---------- COLLECTED DATA ----------

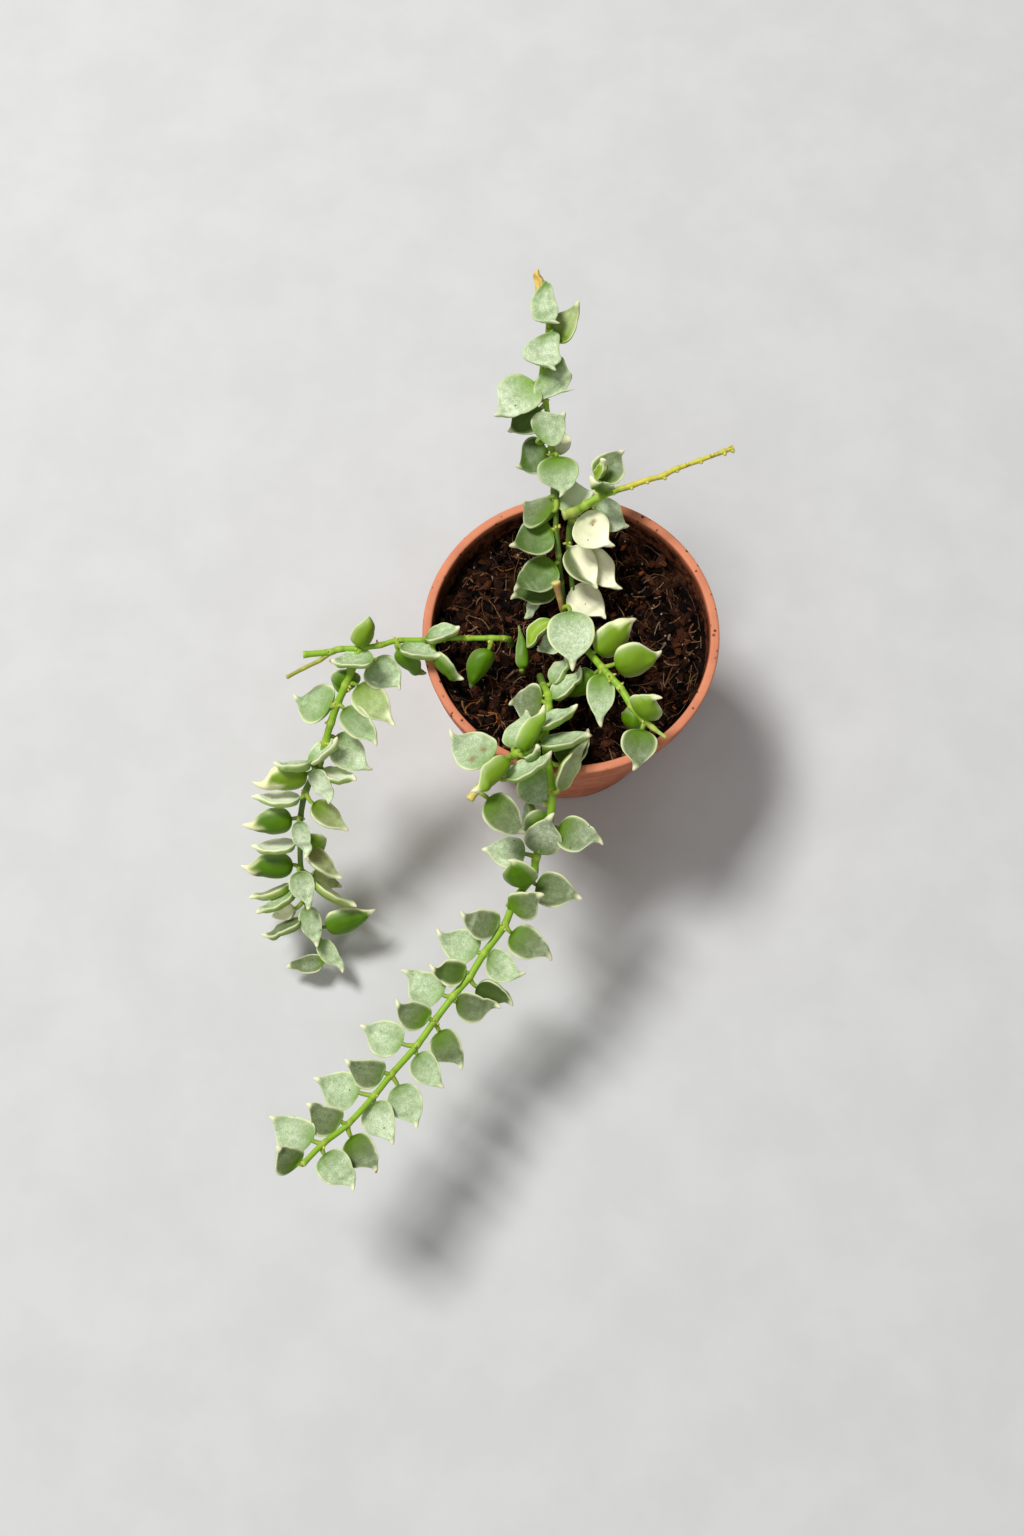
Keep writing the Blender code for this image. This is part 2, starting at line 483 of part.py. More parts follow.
def build_soil():
    bottom = FLOOR + SOIL_GAP
    edge = inner_radius(SOIL_TOP) - SOIL_GAP
    points = [Vector((0, 0, soil_height(0, 0)))]
    for ring in range(1, SOIL_RINGS + 1):
        radius = edge * ring / SOIL_RINGS
        for k in range(SOIL_SIDES):
            angle = 2 * math.pi * k / SOIL_SIDES
            x, y = radius * math.cos(angle), radius * math.sin(angle)
            points.append(Vector((x, y, soil_height(x, y))))
    for k in range(SOIL_SIDES):
        angle = 2 * math.pi * k / SOIL_SIDES
        radius = inner_radius(bottom) - SOIL_GAP
        points.append(Vector((radius * math.cos(angle), radius * math.sin(angle), bottom)))
    faces = []
    for k in range(SOIL_SIDES):
        after = (k + 1) % SOIL_SIDES
        faces.append((0, 1 + k, 1 + after))
        for ring in range(SOIL_RINGS):
            near, far = 1 + ring * SOIL_SIDES, 1 + (ring + 1) * SOIL_SIDES
            faces.append((near + k, near + after, far + after, far + k))
    faces.append(tuple(range(1 + SOIL_RINGS * SOIL_SIDES, len(points))))
    finish = material("potting_mix", (0.07, 0.04, 0.025), 0.95)
    soil = new_object("soil", points, faces, finish)
    holes = []
    for name, stems in PLANTS.items():
        x, y = stems[0].root
        low = SOIL_TOP - ROOT_DEPTH - ROOT_CLEAR
        holes.append(cylinder(f"{name}_hole", x, y, HOLE_RADIUS, low, POT_HEIGHT))
    apply_boolean(soil, holes, "DIFFERENCE")


def route_points(stem):
    """A stem's route as points, and how many stand in front of its first route point."""
    points = [seen(*place) for place in stem.route]
    if stem.root is None:
        return points, 0
    x, y = stem.root
    upright = [Vector((x, y, SOIL_TOP + height)) for height in (-ROOT_DEPTH, -1, 3)]
    return upright + points, len(upright)


def spread(values, share):
    """The value at a share of the way through evenly spaced values."""
    place = share * (len(values) - 1)
    k = min(int(place), len(values) - 2)
    return values[k] + (values[k + 1] - values[k]) * (place - k)


def along(points, place):
    """The smooth curve through the points, at a place counted in points."""
    last = len(points) - 1
    place = min(max(place, 0), last)
    k = min(int(place), last - 1)
    t = place - k
    p1, p2 = points[k], points[k + 1]
    p0 = points[k - 1] if k > 0 else p1 * 2 - p2
    p3 = points[k + 2] if k + 2 <= last else p2 * 2 - p1
    return 0.5 * (
        2 * p1
        + (p2 - p0) * t
        + (2 * p0 - 5 * p1 + 4 * p2 - p3) * t ** 2
        + (3 * p1 - 3 * p2 + p3 - p0) * t ** 3
    )


def stem_body(name, stem):
    points, first = route_points(stem)
    halves = 2 * (len(points) - 1)
    centres = [along(points, k / 2) for k in range(halves + 1)]
    side = Vector((1, 0, 0))
    rings = []
    for k, centre in enumerate(centres):
        ahead = (centres[min(k + 1, halves)] - centres[max(k - 1, 0)]).normalized()
        side = (side - ahead * side.dot(ahead)).normalized()
        other = ahead.cross(side)
        radius = spread(stem.thick, k / halves)
        if k / 2 >= first:
            radius *= NODE_SWELL if k % 2 == 0 else BETWEEN_NODES
        turns = [2 * math.pi * j / STEM_SIDES for j in range(STEM_SIDES)]
        rings.append([centre + (side * math.cos(a) + other * math.sin(a)) * radius for a in turns])
    return new_object(name, *loft(rings))


def stalk_body(name, start, end):
    """A short round stalk between two points."""
    ahead = (end - start).normalized()
    side = ahead.orthogonal().normalized()
    other = ahead.cross(side)
    turns = [2 * math.pi * k / STALK_SIDES for k in range(STALK_SIDES)]
    rings = []
    for centre, radius in ((start, STALK_RADIUS), (end, STALK_END_RADIUS)):
        rings.append([centre + (side * math.cos(a) + other * math.sin(a)) * radius for a in turns])
    return new_object(name, *loft(rings))


def blade_rows(widest):
    """Places along a blade, as a share of its length, with the breadth at each, from 0 to 1."""
    narrowing = 1 - widest
    return (
        (0.0, 0.14), (0.32 * widest, 0.72), (widest, 1.0),
        (widest + 0.42 * narrowing, 0.86), (widest + 0.79 * narrowing, 0.30),
    )


def leaf_bodies(name, stem, leaf):
    """A leaf's stalk and its blade, which is flat or cupped above and rounded below."""
    points, first = route_points(stem)
    start = along(points, leaf.at + first)
    base = seen(leaf.base[0], leaf.base[1], start.z + leaf.base[2])
    tip = seen(leaf.tip[0], leaf.tip[1], base.z + leaf.tip[2])
    run = (tip - base).normalized()
    face = Vector(leaf.face)
    normal = (face - run * face.dot(run)).normalized()
    side = run.cross(normal)
    cup = -CUP_PER_ARCH * leaf.arch if leaf.cup is None else leaf.cup
    middles = []
    rings = []
    for share, breadth in blade_rows(leaf.widest):
        swing = 4 * share * (1 - share)
        middle = base + (tip - base) * share + normal * leaf.arch * swing - side * leaf.bow * swing
        half = breadth * leaf.width / 2
        thick = max(LEAF_THICKNESS * breadth ** 0.5, LEAST_THICKNESS)
        rim = cup * breadth
        low = 0.25 * rim
        section = (
            (half, rim), (0.45 * half, low), (-0.45 * half, low), (-half, rim),
            (-0.5 * half, low - thick), (0.5 * half, low - thick),
        )
        rings.append([middle + side * a + normal * b for a, b in section])
        middles.append(middle + normal * (low - 0.5 * thick))
    stalk = stalk_body(f"{name}_stalk", start, middles[0] + (middles[1] - middles[0]) * 0.7)
    return [stalk, new_object(name, *loft(rings, tip))]


def build_plants():
    finish = material("leaf", (0.36, 0.48, 0.24), 0.45)
    for name, stems in PLANTS.items():
        bodies = []
        for s, stem in enumerate(stems):
            bodies.append(stem_body(f"{name}_{s}", stem))
            for k, leaf in enumerate(stem.leaves):
                bodies += leaf_bodies(f"{name}_{s}_leaf_{k}", stem, leaf)
        plant = bodies.pop(0)
        plant.name = name
        plant.data.name = name
        apply_boolean(plant, bodies, "UNION")
        plant.data.materials.clear()
        plant.data.materials.append(finish)


def main():
    clear_scene()
    build_pot()
    build_soil()
    build_plants()


main()
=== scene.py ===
"""The looks of a potted dischidia: fine leaves, stems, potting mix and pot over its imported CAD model.

Lengths are in millimetres until a mesh is made. The pot stands on z = 0, round the Z axis, and the
long trail runs towards -Y. The plant's tables are the CAD source's own, with a look for each leaf.
"""
import random
from collections import namedtuple
from math import cos, exp, hypot, pi, radians, sin, sqrt

import bmesh
import bpy
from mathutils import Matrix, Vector
from mathutils.noise import noise


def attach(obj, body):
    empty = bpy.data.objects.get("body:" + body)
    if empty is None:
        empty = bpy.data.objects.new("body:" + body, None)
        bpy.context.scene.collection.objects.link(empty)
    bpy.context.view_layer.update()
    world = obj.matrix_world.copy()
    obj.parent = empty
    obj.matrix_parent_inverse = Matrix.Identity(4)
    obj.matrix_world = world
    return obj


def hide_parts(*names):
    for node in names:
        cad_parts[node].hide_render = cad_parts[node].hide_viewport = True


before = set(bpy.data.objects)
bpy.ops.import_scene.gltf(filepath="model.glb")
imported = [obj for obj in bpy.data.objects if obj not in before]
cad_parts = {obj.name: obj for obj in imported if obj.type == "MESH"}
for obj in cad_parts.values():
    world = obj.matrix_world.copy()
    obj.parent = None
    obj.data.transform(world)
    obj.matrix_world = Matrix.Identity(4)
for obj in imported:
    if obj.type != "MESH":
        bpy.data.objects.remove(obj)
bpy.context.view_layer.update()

MM = 0.001
# The colour sockets of a Mix node
MIX_FIRST, MIX_SECOND, MIX_RESULT = 6, 7, 2

# Pot
RIM_RADIUS = 45
RIM_WIDTH = 2.9
POT_HEIGHT = 75
COLLAR_HEIGHT = 9.5
COLLAR_STEP = 1.5
BASE_RADIUS = 31
WALL = 1.2
POT_FLOOR = 1.5
DRAIN_HOLES = 6
DRAIN_CIRCLE = 20
DRAIN_RADIUS = 2.8
DRAIN_SIDES = 32
DRAIN_CUT = 8
POT_SIDES = 160
ROUND_STEPS = 5
SHARP_ANGLE = 40
COLLAR_FOOT = POT_HEIGHT - COLLAR_HEIGHT
COLLAR_RADIUS = RIM_RADIUS - COLLAR_STEP
WALL_RADIUS = COLLAR_RADIUS - 0.9
MOUTH_RADIUS = RIM_RADIUS - RIM_WIDTH
INNER_RADIUS = MOUTH_RADIUS - 0.4

# Potting mix
SOIL_TOP = 66
SOIL_GAP = 0.15
SOIL_BOTTOM = 2.0
SOIL_RINGS = 84
SOIL_SIDES = 240
CHIPS = 1500
CHIP_MARGIN = 2.5
FIBRES = 300
SHREDS = 170
FIBRE_MARGIN = 1.5
FIBRE_STEPS = 8
FIBRE_SIDES = 5
GRAINS = 90
HUMP_HEIGHT, HUMP_SIZE = 1.1, 22
LUMP_SHARE, LUMP_SIZE = 0.7, 7
CRUMB_HEIGHT, CRUMB_SIZE = 1.6, 3.4
SMALL_CRUMB_HEIGHT, SMALL_CRUMB_SIZE = 1.0, 1.6
GRIT_HEIGHT, GRIT_SIZE = 0.5, 0.8
CRUMB_SINK = 0.3

# Plant
NODE_SWELL = 0.17
BETWEEN_NODES = 0.95
NODE_LENGTH = 1.1
STEM_FOOT = (-9, -1, 3)
BUD_SHARE = 0.7
BUDS = (1, 3)
CROWDED_BUDS = (3, 8)
BUD_RADII = (0.42, 0.38, 0.16)
BUD_SIDES = 7
SCAR_RADII = (0.68, 0.54, 0.46, 0.3)
SCAR_PLACES = (0, 0.6, 0.9, 1)
SCAR_SIDES = 8
SCARRED_POINTS = 4
SCARRED_GAP = 6
STEM_SIDES = 12
STEM_STEP = 0.8
STALK_RADIUS = 0.8
STALK_END_RADIUS = 0.6
STALK_ROWS = 6
LEAF_THICKNESS = 2.3
ARCH_SHARE = 0.6
CUP_PER_ARCH = 0.4
TIP_RADIUS = 0.38
TIP_ROUND = 0.05
TIP_FOOT = 0.75
CURL_START = 0.6
CURL_PEAK = 0.04
WIDEST = 0.34
BLADE_END = 0.86
BASE_ROUNDNESS = 2.8
FLANK = 2.2
SLENDER_FLANK = 1.3
UPPER_SHARE = 0.35
BLADE_ROWS = 36
BLADE_SIDES = 34

# The eye that the plant's places are seen from: (x, y) in the tables is a place in the rim's plane,
# and a higher or lower point lies on the same line of sight
EYE = Vector((-17.8, -190, 555.4))
CAMERA_DIP = 73
LENS = 40
SENSOR = 36

# Stage, in metres, with the name, place, size and power of each light
FLOOR_REACH = 2.5
FLOOR_DROP = 0.0002
LIT_PLACE = Vector((-0.01, -0.02, 0.06))
LIGHTS = (
    ("key", (-0.75, 0.55, 1.85), 0.5, 39),
    ("fill", (-0.5, -1.1, 1.7), 1.2, 9),
)
WORLD_COLOUR = (0.97, 0.98, 1.0, 1.0)
WORLD_STRENGTH = 0.19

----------

Everything from the line with "obj.data.transform(world)" through the line with "BLADE_SIDES = 34" is to be output exactly; leave out all other lines.

    obj.data.transform(world)
    obj.matrix_world = Matrix.Identity(4)
for obj in imported:
    if obj.type != "MESH":
        bpy.data.objects.remove(obj)
bpy.context.view_layer.update()

MM = 0.001
# The colour sockets of a Mix node
MIX_FIRST, MIX_SECOND, MIX_RESULT = 6, 7, 2

# Pot
RIM_RADIUS = 45
RIM_WIDTH = 2.9
POT_HEIGHT = 75
COLLAR_HEIGHT = 9.5
COLLAR_STEP = 1.5
BASE_RADIUS = 31
WALL = 1.2
POT_FLOOR = 1.5
DRAIN_HOLES = 6
DRAIN_CIRCLE = 20
DRAIN_RADIUS = 2.8
DRAIN_SIDES = 32
DRAIN_CUT = 8
POT_SIDES = 160
ROUND_STEPS = 5
SHARP_ANGLE = 40
COLLAR_FOOT = POT_HEIGHT - COLLAR_HEIGHT
COLLAR_RADIUS = RIM_RADIUS - COLLAR_STEP
WALL_RADIUS = COLLAR_RADIUS - 0.9
MOUTH_RADIUS = RIM_RADIUS - RIM_WIDTH
INNER_RADIUS = MOUTH_RADIUS - 0.4

# Potting mix
SOIL_TOP = 66
SOIL_GAP = 0.15
SOIL_BOTTOM = 2.0
SOIL_RINGS = 84
SOIL_SIDES = 240
CHIPS = 1500
CHIP_MARGIN = 2.5
FIBRES = 300
SHREDS = 170
FIBRE_MARGIN = 1.5
FIBRE_STEPS = 8
FIBRE_SIDES = 5
GRAINS = 90
HUMP_HEIGHT, HUMP_SIZE = 1.1, 22
LUMP_SHARE, LUMP_SIZE = 0.7, 7
CRUMB_HEIGHT, CRUMB_SIZE = 1.6, 3.4
SMALL_CRUMB_HEIGHT, SMALL_CRUMB_SIZE = 1.0, 1.6
GRIT_HEIGHT, GRIT_SIZE = 0.5, 0.8
CRUMB_SINK = 0.3

# Plant
NODE_SWELL = 0.17
BETWEEN_NODES = 0.95
NODE_LENGTH = 1.1
STEM_FOOT = (-9, -1, 3)
BUD_SHARE = 0.7
BUDS = (1, 3)
CROWDED_BUDS = (3, 8)
BUD_RADII = (0.42, 0.38, 0.16)
BUD_SIDES = 7
SCAR_RADII = (0.68, 0.54, 0.46, 0.3)
SCAR_PLACES = (0, 0.6, 0.9, 1)
SCAR_SIDES = 8
SCARRED_POINTS = 4
SCARRED_GAP = 6
STEM_SIDES = 12
STEM_STEP = 0.8
STALK_RADIUS = 0.8
STALK_END_RADIUS = 0.6
STALK_ROWS = 6
LEAF_THICKNESS = 2.3
ARCH_SHARE = 0.6
CUP_PER_ARCH = 0.4
TIP_RADIUS = 0.38
TIP_ROUND = 0.05
TIP_FOOT = 0.75
CURL_START = 0.6
CURL_PEAK = 0.04
WIDEST = 0.34
BLADE_END = 0.86
BASE_ROUNDNESS = 2.8
FLANK = 2.2
SLENDER_FLANK = 1.3
UPPER_SHARE = 0.35
BLADE_ROWS = 36
BLADE_SIDES = 34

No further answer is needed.